プロジェクト・オーナーは強力なプロジェクトサポーター
著者: 武谷 美世子プロジェクトの失敗というのはアメリカの企業だけの問題ではありません。以前、日本の代表的なIT関連雑誌が実施した調査結果によると、「品質」、「コスト」、「納期」の3つの評価基準で測定した場合、日本の企業が取り組んだプロジェクトの75%以上が失敗と見なされるそうです。
日本もほかの多くの国と同様、各評価基準における失敗の一番の理由は、不十分な要件定義です。失敗リスクの高いのは、業務分析が不十分な場合で、ソフトウェア開発等の情報システムプロジェクトについて言えば、業務分析能力が低い場合、成功の可能性は低くなります。このことは、ソフトウェア開発プロジェクトでは、真の要件を見つけ、特定し、定義するのが、成功のために必須であることを示しています。

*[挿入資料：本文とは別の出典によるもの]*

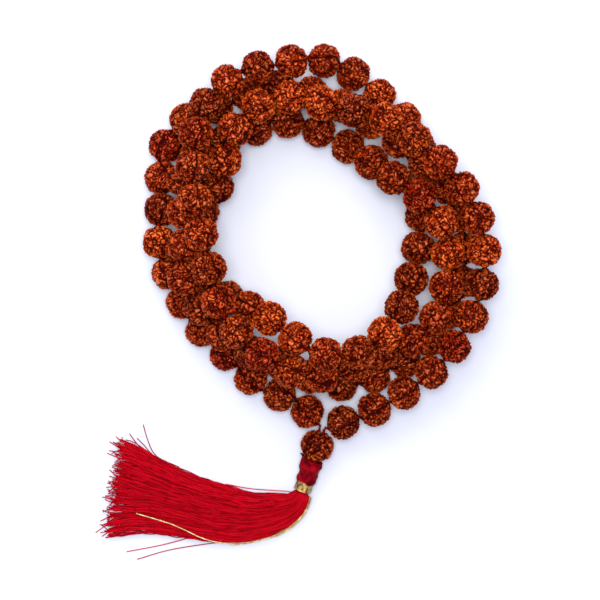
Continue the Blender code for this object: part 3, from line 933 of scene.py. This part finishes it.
zari = zari_finish("zari_foil", (0.46, 0.31, 0.11), (0.03, 0.015, 0.003))
worn_zari = zari_finish("worn_zari", (0.80, 0.64, 0.34), (0.50, 0.36, 0.15))
first, last = BAND_START + BAND_EDGE_RADIUS, BAND_END - BAND_EDGE_RADIUS
winding_steps = BAND_TURNS * BAND_TURN_STEPS
winding = []
for step in range(winding_steps + 1):
    reach = first + (last - first) * step / winding_steps
    winding.append(at_neck(reach, BAND_RADIUS - BAND_THREAD_RADIUS, math.tau * step / BAND_TURN_STEPS))
band = grown(
    "zari_winding", lines("band_lines", [np.array(winding)]), cord_group,
    Radius=BAND_THREAD_RADIUS, Sides=10, Finish=zari,
)
rim_angles = [math.tau * step / BAND_EDGE_STEPS for step in range(BAND_EDGE_STEPS)]
rim_radius = BAND_RADIUS - BAND_EDGE_RADIUS * 0.6
edges = [np.array([at_neck(reach, rim_radius, angle) for angle in rim_angles]) for reach in (first, last)]
rims = grown(
    "zari_edges", lines("edge_lines", edges, closed=True), cord_group,
    Radius=BAND_EDGE_RADIUS, Finish=zari,
)
for piece in (band, rims):
    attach(piece, "tassel_neck")
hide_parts("gold_band")


# ---- Skirt of the tassel ----
# Several hundred loose threads of scarlet silk, spread flat on the ground and cut straight across. A few
# have come away from the rest, and the cut ends are ragged.

SKIRT_STATIONS = np.array([
    (-5.4, -63.5, 2.9, 4.3), (-9.2, -65.2, 4.5, 4.1), (-15.4, -66.5, 5.8, 3.8),
    (-22.2, -66.0, 6.9, 3.5), (-30.4, -64.2, 7.6, 3.2), (-38.5, -62.0, 8.9, 2.9),
    (-45.4, -60.4, 11.2, 2.6), (-48.2, -60.0, 12.0, 2.4),
]) * MM
SKIRT_START, SKIRT_START_RADIUS = 6.2 * MM, 1.3 * MM
SKIRT_FULL, SKIRT_FULL_RADIUS = 7.0 * MM, 2.15 * MM
SKIRT_FLOOR, SKIRT_BULGE = 0.40, 0.60
THREAD_RADIUS = 0.125 * MM
THREAD_COUNT = 460
THREAD_STEP = 1.4 * MM
LOCKS, LOCK_GATHER, LOCK_DIP, LOCK_DRIFT = 6.5, 0.85, 0.35, 2.5
WAVE = 0.16 * MM
BED_WIDTH, BED_HEIGHT = 0.896, 0.72

from_ring = guru_centre - GURU_PLACE
sections = [
    (at_neck(SKIRT_START), across_neck, above_neck, SKIRT_START_RADIUS, SKIRT_START_RADIUS),
    (at_neck(SKIRT_FULL), across_neck, above_neck, SKIRT_FULL_RADIUS, SKIRT_FULL_RADIUS),
]
middles = np.pad(SKIRT_STATIONS[:, :2], ((0, 0), (0, 1))) + from_ring * (1, 1, 0)
run = np.vstack([at_neck(SKIRT_FULL) * (1, 1, 0), middles])
for number, (_, _, half_width, height) in enumerate(SKIRT_STATIONS):
    along = unit(run[min(number + 2, len(middles))] - run[number])
    sections.append((middles[number], np.cross((0, 0, 1), along), None, half_width, height))


def in_section(section, across, up):
    """A point in a section, from -1 to 1 across it and from -1 to 1 up it."""
    centre, side, upward, half_width, height = section
    if upward is not None:
        return centre + half_width * (across * side + up * upward)
    raised = max(THREAD_RADIUS, height * (SKIRT_FLOOR + SKIRT_BULGE * up))
    return centre + side * half_width * across + np.array([0.0, 0.0, raised])


draw = np.random.default_rng(54)
thread_routes = []
for _ in range(THREAD_COUNT):
    across = draw.uniform(-1.0, 1.0)
    layer = draw.uniform(0.55, 1.0) * (1.0 if draw.random() < 0.8 else -1.0)
    sway, turn, rate = draw.normal(0.0, 0.035), draw.uniform(0, math.tau), draw.uniform(2.0, 5.0)
    knots = []
    for number, section in enumerate(sections):
        part = number / (len(sections) - 1)
        in_lock = math.tau * LOCKS * across + LOCK_DRIFT * part
        gathered = across - LOCK_GATHER * part * math.sin(in_lock) / (math.tau * LOCKS)
        swaying = sway * math.sin(rate * part * 3 + turn) * min(1.0, 2 * part)
        moved = np.clip(gathered * 0.97 + swaying, -1.0, 1.0)
        ridge = 1.0 - LOCK_DIP * part * (0.5 + 0.5 * math.cos(in_lock))
        knots.append(in_section(section, moved, layer * ridge * math.sqrt(max(0.0, 1 - moved * moved))))
    route = smooth_route(np.array(knots), THREAD_STEP)
    waves = WAVE * np.sin(np.arange(len(route)) * draw.uniform(0.7, 1.5) + draw.uniform(0, math.tau, (2, 1)))
    route[4:-1, 1] += waves[0, 4:-1]
    route[4:-1, 2] = np.maximum(THREAD_RADIUS, route[4:-1, 2] + 0.6 * waves[1, 4:-1])
    ending = unit(route[-1] - route[-3])
    strays = draw.random() < 0.16
    more = draw.normal(-0.4, 0.9) * MM + (draw.uniform(0.8, 2.6) * MM if strays else 0.0)
    if more > 0.15 * MM:
        aside = np.cross((0, 0, 1), ending) * draw.normal(0.0, 0.7 if strays else 0.25)
        tip = route[-1] + unit(ending + aside) * more
        tip[2] = max(THREAD_RADIUS, tip[2] + draw.normal(-0.1, 0.25) * MM)
        route = np.vstack([route, tip])
    else:
        back = int(-more / THREAD_STEP)
        route = route[: len(route) - back]
        if len(route) > 3:
            route[-1] += (route[-2] - route[-1]) * min(0.9, (-more / THREAD_STEP) % 1.0)
    thread_routes.append(route)

STRAYS = [
    [(-17.0, -71.6, 0.4), (-22.0, -72.6, 0.3), (-34.5, -74.5, 0.13), (-43.1, -76.9, 0.13)],
    [(-22.5, -71.4, 0.5), (-28.2, -71.3, 0.3), (-37.2, -73.5, 0.13), (-45.6, -75.1, 0.13)],
    [(-33.0, -54.9, 0.8), (-38.4, -52.3, 0.8), (-40.4, -48.8, 0.7), (-41.6, -44.7, 0.9)],
    [(-34.0, -54.7, 0.7), (-39.3, -52.0, 0.6), (-41.2, -49.9, 0.4), (-43.1, -48.0, 0.3)],
    [(-36.0, -54.0, 0.7), (-41.0, -51.3, 0.6), (-43.2, -49.2, 0.5), (-44.9, -46.9, 0.5)],
    [(-5.0, -60.9, 3.0), (-7.5, -60.5, 2.6), (-11.5, -60.3, 2.0), (-16.5, -59.9, 1.6), (-22.0, -58.9, 1.2)],
]
for stray in STRAYS:
    thread_routes.append(smooth_route(np.array(stray) * MM + from_ring * (1, 1, 0), THREAD_STEP))
skirt = grown(
    "silk_skirt", lines("skirt_lines", thread_routes), cord_group,
    Radius=THREAD_RADIUS, Sides=5, Finish=silk,
)

bed_sides, bed_step = 28, 1.5 * MM
bed_points, bed_faces, bed_knots = [], [], []
for section in sections:
    ring = []
    for side in range(bed_sides):
        angle = math.tau * side / bed_sides
        ring.append(in_section(section, BED_WIDTH * math.cos(angle), BED_HEIGHT * math.sin(angle)))
    bed_knots.append(ring)
bed_routes = [
    smooth_route(np.array([ring[side] for ring in bed_knots[:-1]]), bed_step) for side in range(bed_sides)
]
rows = min(len(route) for route in bed_routes)
for row in range(rows):
    for route in bed_routes:
        bed_points.append(tuple(route[round(row * (len(route) - 1) / (rows - 1))]))
for row in range(rows - 1):
    for side in range(bed_sides):
        here, after = row * bed_sides + side, row * bed_sides + (side + 1) % bed_sides
        bed_faces.append((here, after, after + bed_sides, here + bed_sides))
bed_faces.append(tuple(reversed(range(bed_sides))))
bed_faces.append(tuple(range((rows - 1) * bed_sides, rows * bed_sides)))
bed_mesh = bpy.data.meshes.new("silk_bed")
bed_mesh.from_pydata(bed_points, [], bed_faces)
bed = add_piece("silk_bed", bed_mesh)


def silk_bed_finish():
    """The mass of threads under the top ones: long dark and light streaks along the skirt."""
    made, tree, shader = new_finish("silk_mass")
    place = tree.place()
    stretched = tree.add(
        "ShaderNodeMapping", {}, {"Vector": place, "Rotation": (0.0, 0.0, 0.12), "Scale": (0.12, 2.2, 2.2)}
    )
    streak = tree.noise(stretched, 1.6, 3.0)
    stops = [(0.3, (0.03, 0.0, 0.0005)), (0.5, (0.14, 0.0, 0.002)), (0.75, (0.30, 0.001, 0.005))]
    colour = tree.add("ShaderNodeValToRGB", {"stops": stops}, {"Fac": streak}, "Color")
    bump = tree.add("ShaderNodeBump", {}, {"Height": streak, "Strength": 0.8, "Distance": 0.2 * MM})
    tree.link(colour, shader.inputs["Base Color"])
    tree.link(0.5 + streak * 0.15, shader.inputs["Roughness"])
    tree.link(bump, shader.inputs["Normal"])
    shader.inputs["Specular IOR Level"].default_value = 0.02
    return made


bed.data.materials.append(silk_bed_finish())
sway_start, sway_end = at_neck(5.4 * MM), np.array(sections[4][0]) + (0, 0, 2 * MM)
for piece in (skirt, bed):
    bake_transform(piece)
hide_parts("tassel_skirt")


# ---- Gold strands in the skirt ----
# Zari threads let into the edge of the skirt from under the binding. One is longer, and crosses the silk
# loose to its cut end.

STRAND_RADIUS = 0.15 * MM
STRAND_STEP = 0.3 * MM
EDGE_THREAD_RADIUS = 0.14 * MM
EDGE_THREAD_PLACES = (-0.42 * MM, -0.2 * MM, 0.3 * MM, -0.62 * MM)
EDGE_THREAD_POINTS = 8
EDGE_THREAD_RISE, EDGE_THREAD_STACK = 0.2 * MM, 0.12 * MM
STRAND_ROUTE = np.array([
    (-2.1, -61.8, 2.5), (-2.6, -63.5, 1.7), (-3.8, -65.9, 1.0), (-6.5, -68.7, 0.6),
    (-10.3, -70.9, 0.45), (-14.0, -72.0, 0.45), (-17.5, -72.7, 0.6), (-21.0, -72.9, 1.2),
    (-24.4, -72.5, 2.3), (-27.6, -71.5, 3.0), (-31.1, -69.8, 3.6), (-35.0, -68.1, 3.7),
    (-39.3, -66.8, 3.4), (-43.1, -65.7, 3.2),
]) * MM

strand_path = smooth_route(STRAND_ROUTE, STRAND_STEP) + from_ring * (1, 1, 0)
strand = grown(
    "gold_strand_thread", lines("strand_line", [strand_path]), cord_group,
    Radius=STRAND_RADIUS, Finish=worn_zari,
)
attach(strand, "tassel_skirt")
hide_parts("gold_strand")

beside = []
for number, aside in enumerate(EDGE_THREAD_PLACES):
    path = STRAND_ROUTE[: EDGE_THREAD_POINTS - number].copy()
    turn = np.gradient(path, axis=0)
    path += np.cross(turn / np.linalg.norm(turn, axis=1, keepdims=True), (0, 0, 1)) * aside
    path[:, 2] += EDGE_THREAD_RISE + EDGE_THREAD_STACK * number
    beside.append(smooth_route(path, STRAND_STEP) + from_ring * (1, 1, 0))
edging = grown(
    "gold_edge_threads", lines("edge_thread_lines", beside), cord_group,
    Radius=EDGE_THREAD_RADIUS, Sides=8, Finish=worn_zari,
)
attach(edging, "tassel_skirt")


# ---- Floor, light and camera ----
# A pale sheet, lit softly from straight above, with daylight from the far side. The camera looks straight
# down on it.

FLOOR_SIZE = 1.6
FLOOR_DROP = 0.06 * MM
PICTURE_WIDTH = 141.2 * MM
PICTURE_MIDDLE = (-0.69 * MM, -1.30 * MM)
PICTURE_PLANE = 8 * MM
LENS, SENSOR = 150.0, 36.0
SHEET_COLOUR, SHEET_ROUGHNESS = (0.55, 0.566, 0.645, 1.0), 0.9
SKY_COLOUR, SKY_STRENGTH = (0.80, 0.84, 1.0, 1.0), 0.85

floor_mesh = bpy.data.meshes.new("floor")
half = FLOOR_SIZE / 2
floor_mesh.from_pydata(
    [(x * half, y * half, -FLOOR_DROP) for x, y in ((-1, -1), (1, -1), (1, 1), (-1, 1))],
    [],
    [(0, 1, 2, 3)],
)
floor = placed("floor", floor_mesh)
paper, _, sheet_shader = new_finish("white_sheet")
sheet_shader.inputs["Base Color"].default_value = SHEET_COLOUR
sheet_shader.inputs["Roughness"].default_value = SHEET_ROUGHNESS
floor_mesh.materials.append(paper)


def add_light(name, place, size, power, colour):
    lamp = bpy.data.lights.new(name, "AREA")
    lamp.shape, lamp.size, lamp.energy, lamp.color = "DISK", size, power, colour
    made = placed(name, lamp)
    made.location = place
    made.rotation_euler = (-Vector(place)).to_track_quat("-Z", "Y").to_euler()


add_light("window", (-0.12, 0.42, 0.5), 0.6, 3.2, (1.0, 0.98, 0.95))
add_light("overhead", (0.0, 0.03, 0.8), 0.3, 6.2, (1.0, 0.99, 0.97))

sky = bpy.data.worlds.new("daylight")
bpy.context.scene.world = sky
sky.use_nodes = True
backdrop = sky.node_tree.nodes["Background"]
backdrop.inputs["Color"].default_value = SKY_COLOUR
backdrop.inputs["Strength"].default_value = SKY_STRENGTH

camera_data = bpy.data.cameras.new("camera")
camera_data.lens, camera_data.sensor_width = LENS, SENSOR
camera = placed("camera", camera_data)
camera.location = (*PICTURE_MIDDLE, PICTURE_PLANE + PICTURE_WIDTH * LENS / SENSOR)
bpy.context.scene.camera = camera
bpy.context.scene.view_settings.view_transform = "Standard"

システム規模や複雑度にもよりますが、要件定義は大変難しいことがあるにもかかわらず、顧客やプロジェクト・スポンサー、企業幹部といったプロジェクト・オーナーは、プロジェクト・マネジャーにソフトウェアの要件定義を任せきりにすることもあります。中には、ソフトウェア開発プロジェクトの特性についての理解が低く、自分たちの期待は何か、何を必要としているのか、明確なアドバイスや定義に関与する必要はないと思っているオーナーもいます。

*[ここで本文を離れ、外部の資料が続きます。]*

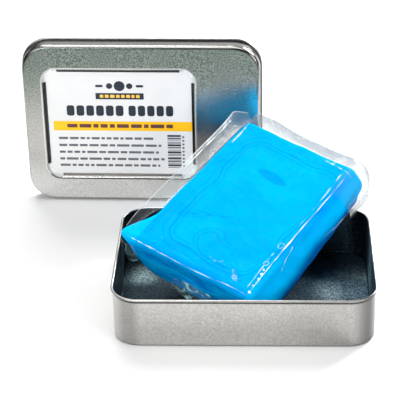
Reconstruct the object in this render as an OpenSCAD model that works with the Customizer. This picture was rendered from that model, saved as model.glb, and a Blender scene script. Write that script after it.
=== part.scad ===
// Clay bar kit: a slip-lid window tin, opened, with a film-wrapped bar of
// detailing clay propped in its base and the lid standing behind it.
// Origin: centre of the base's underside. +X runs along the tin, +Y to the
// back, +Z up. Millimetres.

/* [Tin base] */
// Length of the base over its rolled rim
base_l = 110; // [95:1:125]
// Width of the base over its rolled rim
base_w = 79.1; // [72:0.5:90]
// Height of the base to the top of its rim
base_h = 22.8; // [20:0.2:28]
// Corner radius of the base over its rolled rim
base_r = 12; // [9:0.5:16]
// Outside bend radius between the base's floor and walls
floor_bend = 1.2; // [0.8:0.1:2.4]

/* [Tinplate] */
// Thickness of the tinplate sheet
sheet = 0.28; // [0.2:0.02:0.36]
// Diameter of the rolled rims
curl_d = 1.1; // [1:0.1:1.6]

/* [Lid] */
// Clearance all round between the lid's wall and the base's rim
slip_gap = 0.12; // [0.05:0.01:0.4]
// Depth of the lid
lid_h = 8.6; // [7:0.1:12]
// Outside bend radius between the lid's face and walls
face_bend = 1.6; // [0.8:0.1:2.4]
// Place of the standing lid along the tin
lid_x = -49; // [-60:1:60]
// Distance from the base's centre back to the lid's face
lid_y = 86.4; // [85:0.2:110]
// Turn of the standing lid about the vertical
lid_yaw = 1.2; // [0:0.2:8]

/* [Window] */
// Length of the opening in the lid's face
window_l = 72; // [60:1:76]
// Width of the opening in the lid's face
window_w = 57; // [45:1:60]
// Corner radius of the opening
window_r = 7; // [4:0.5:10]
// Shift of the opening from the middle of the face
window_shift = -10.6; // [-11:0.2:11]
// Front radius of the lips rolled back along the opening's sides
lip_r = 1.2; // [0.8:0.1:1.4]
// Width of the ledge at the foot of each lip
ledge = 1.1; // [0.8:0.1:1.6]
// Thickness of the clear pane
pane_t = 0.3; // [0.2:0.05:0.5]
// How far the pane laps behind the opening's edge
pane_lap = 2; // [1:0.2:2.6]
// Thickness of the label
label_t = 0.1; // [0.08:0.02:0.2]
// Gap between the label and the opening's edge
label_gap = 1.4; // [1.2:0.1:2]

/* [Clay bar] */
// Length of the clay
clay_l = 82.4; // [76:0.2:84]
// Width of the clay at its spread end, which lies in the tin
clay_near_w = 62.6; // [54:0.2:64]
// Width of the clay at its raised end
clay_far_w = 53; // [46:0.2:60]
// Thickness of the clay
clay_t = 20.6; // [14:0.2:21]
// Bevel of the clay's edges
clay_edge = 2; // [1.5:0.1:4]
// Cut of the clay's corners, seen from above
clay_corner = 4; // [3:0.5:8]

/* [Film] */
// Thickness of the clear film
film_t = 0.35; // [0.25:0.05:0.5]
// Slack between the clay and the film
film_slack = 0.4; // [0.3:0.05:0.8]
// Thickness of the pressed double-film flaps
flap_t = 0.5; // [0.4:0.1:0.8]
// Reach of the flap past the raised end
far_flap = 5; // [3:0.5:6]
// Reach of the flap along the left side
left_flap = 6; // [3:0.5:7]
// Reach of the flap beside the raised right corner
right_flap = 3.6; // [2:0.2:4]

/* [Pose of the wrapped bar] */
// Middle of the wrapped bar along the tin
bar_x = 1.3; // [0:0.1:3]
// Middle of the wrapped bar across the tin
bar_y = 17; // [15:0.2:20]
// Height of the middle of the wrapped bar
bar_z = 29; // [28.8:0.1:34]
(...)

一方、プロジェクト・マネジャー自身は、ヒアリング等で洗い出されたプロジェクト要件に対し、選択し優先順位の決定を行うまでの権限を持っていないことも多く、調整するための時間も限られています。要件定義にかかわるグループが沢山あり、それぞれが持つ完成したソフトウェアへの期待にズレや対立がある場合、プロジェクト・マネジャーは、プロジェクト要件の選択や優先順位づけにさらに苦慮することになります。

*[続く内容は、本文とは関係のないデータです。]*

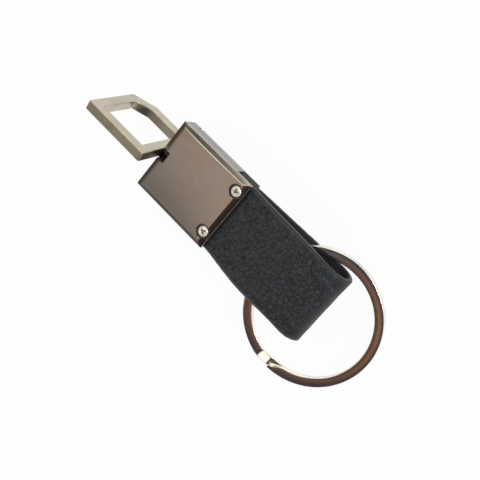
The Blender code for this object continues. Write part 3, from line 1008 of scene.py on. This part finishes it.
def strap_outline(thickness, edge_round):
    """(across, out) points round the section: outer face, right edge, inner face, left edge."""
    across_steps = 44
    round_steps = 5
    flat = HALF_STRAP - edge_round
    rise = thickness / 2 - edge_round
    points = []
    for side in (1, -1):
        for step in range(across_steps + 1):
            points.append((side * flat * (2 * step / across_steps - 1), side * thickness / 2))
        for quarter, up in enumerate((side * rise, -side * rise)):
            for step in range(1 - quarter, 1 - quarter + round_steps):
                turn = math.pi / 2 * (side - quarter - step / round_steps)
                across = side * flat + edge_round * math.cos(turn)
                points.append((across, up + edge_round * math.sin(turn)))
    return points


def strap_ring(strap, section, outline):
    """The section's points in place, with the bow, the waves and the uneven skin of real leather."""
    lift_pace = (90, 1.7)
    wave_pace = 210
    ripple_pace = (900, 3)
    way, beyond, height, turn = section
    upper = height > 0
    free = smooth(beyond, 0.0, strap.free_length)
    swell = math.sin(math.pi * min(max(beyond / strap.bulge_length, 0), 1)) ** 2
    ripple = free * strap.ripple
    points = []
    for across, out in outline:
        share = across / HALF_STRAP
        spot = Vector((way * lift_pace[0], share * lift_pace[1], 4.0 if upper else 9.0))
        lift = free * strap.lift * noise.noise(spot)
        wave = free * strap.wave * share * share * math.sin(way * wave_pace)
        offset = out + lift + wave * (0.5 if height < 0 else 1.0)
        y = across + strap.bulge * swell * max(share, 0)
        y += ripple * noise.noise(Vector((way * ripple_pace[0], share * ripple_pace[1], 1.0)))
        x = LEATHER_END - beyond + offset * math.sin(turn)
        points.append((x, y, MID_HEIGHT + height + offset * math.cos(turn)))
    return points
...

様々で相反する可能性のある要求から、真に必要なプロジェクト要件を選択し最終決定する権限は、プロジェクト・オーナーにあります。プロジェクト・マネジャーは、要件定義のフェーズの中で、プロジェクト・オーナーと共に、このプロジェクトにより何を行いたいのかにつき、真剣かつ具体的に検討しておかないと、必要な機能が不足したり、使われない機能に時間やコストが費やされるなどし、プロジェクトの成功を危うくすることになります。
プロジェクト・オーナーには、どのようにソフトウェア開発をするというのではなく、そのプロジェクトの真の目的や狙い、必要となる要件につき、正しくプロジェクト・マネジャーに伝えてもらうことが必要です。その上で、プロジェクト・マネジャーは、プロジェクト・オーナーの要求に合致した品質・コスト・納期を満たすよう、プロジェクト組織を編成し計画を立案し、プロジェクトを実施できるようになります。すなわち、プロジェクト・マネジャーは、プロジェクト・オーナーが、強力なプロジェクト・サポーターであることを認識し、プロジェクト・オーナーの持つ力を活用することが肝要です。
プロジェクト・マネジャーは、確かな要件定義をすることにより、費用対効果、プロジェクト目標、プロジェクト成果の明確な関係づけができることを、プロジェクト・オーナーには十分理解してもらう必要があります。さもないと、そのプロジェクトは、プロジェクト・オーナーが期待する満足のいく結果を生み出せないでしょう。
プロジェクトの失敗は、プロジェクト・オーナー自身を最も傷つけます。なぜなら、彼らはそのプロジェクトのために資金を提供し、そのソフトウェアを使って投資を回収することを期待していたのですから。プロジェクト成功のために、プロジェクト・オーナーの力を最大限活用することは、プロジェクト・マネジャーの義務であり、責任であると言えます。